Women must be prepared to find that their participation in public life will cost them, not only various unjustified prejudices, but also many hardships. They must, moreover, understand that it will take much time away from their home; for the whole thing is not so simple as merely handing in one’s voting-paper, reading the leading article instead of the feuilleton, and going to an election meeting instead of to supper. If one hands in a voting-paper without knowing how one has voted, one’s participation is of no great importance. If one wants to know how one is voting, this involves the sacrifice of time; and when once one has begun to take part in public affairs, one is often forced by circumstances further and further into their vortex.
Fathers of families, who “take up” politics, are even now the despair of those families. And what if mothers of families begin likewise?
This is the kernel of the question. As mother of a family the woman who takes part in politics must make her choice between an outward direction of her activities which will be unfortunate for the home and children and a lack of independence which will be personally painful to her. She can sacrifice her private pleasures, not her private duties. But it is this latter temptation which will present itself to the woman of the poorer classes. The wife of a working man wants to go to an election meeting with her husband—but what of the little children? There is no servant. The neighbour’s wife? She too wants to go to the meeting. The crèche? It is closed in the evening, for its manageress also takes an interest in public affairs! There is therefore no way out of it but that the wife must be content with her husband’s judgment.

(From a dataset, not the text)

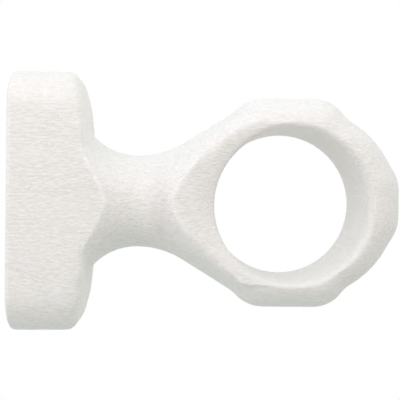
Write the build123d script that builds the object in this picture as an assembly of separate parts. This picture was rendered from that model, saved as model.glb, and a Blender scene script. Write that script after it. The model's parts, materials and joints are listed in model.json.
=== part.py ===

In the suffrage question—as always when it was a question of woman’s rights—attention has been too one-sidedly directed to the point of view of the unmarried woman of the upper class. But these are so far from being the most important that we might rather assert that a mother of the working class, who—with all the trouble and privations this involves for her—has cared well for her children both bodily and spiritually, has made a happy home for them and her husband and therewithal has acquired for herself education and insight in social questions, affords so extraordinary a social power, that the most just of proportional suffrage methods would be to give her—and all other mothers of remarkable children—a double vote.
We are here again faced by the difficulty already pointed out: that it is precisely the most excellent women, the most indispensable for the task, who will have to choose between the duties of collective motherliness and those of motherhood, as well as between the latter and those of individual development. During her children’s earlier years no mother can well fulfil both these motherly calls. She will be forced to acknowledge that, if anyone could be said to cross the river to fetch water—and with one of the Danaids’ pitchers at that—then it would be one who should set aside her children for her social mission.
Here and there we already meet one or another of these strong, proud, and beautiful mothers of the twentieth century, who have lost nothing of their full-blooded womanliness, but rather doubled it through a personal quality which year by year embraces the kernel of their being more closely.
Human being and woman, citizen and personality—less than this the social mother of the future cannot be. She has destroyed all bridges which might take her back to the womanly ideal of older times: the powerful but narrow-minded housekeeper, the thoughtlessly devoted wife. But at the same time she has nothing in common with the short-sighted woman’s rights woman, who takes pride in being a restless working-machine or a specialist rewarded by diplomas but otherwise half-educated.
She has learned something from the older as well as from the new type. But she resembles neither, for only completeness of life is to her the meaning of life.
Many a little girl, leaning over her history book, must have been indignant at the way humanity used to be reckoned in past times: so many men—“besides women and children”!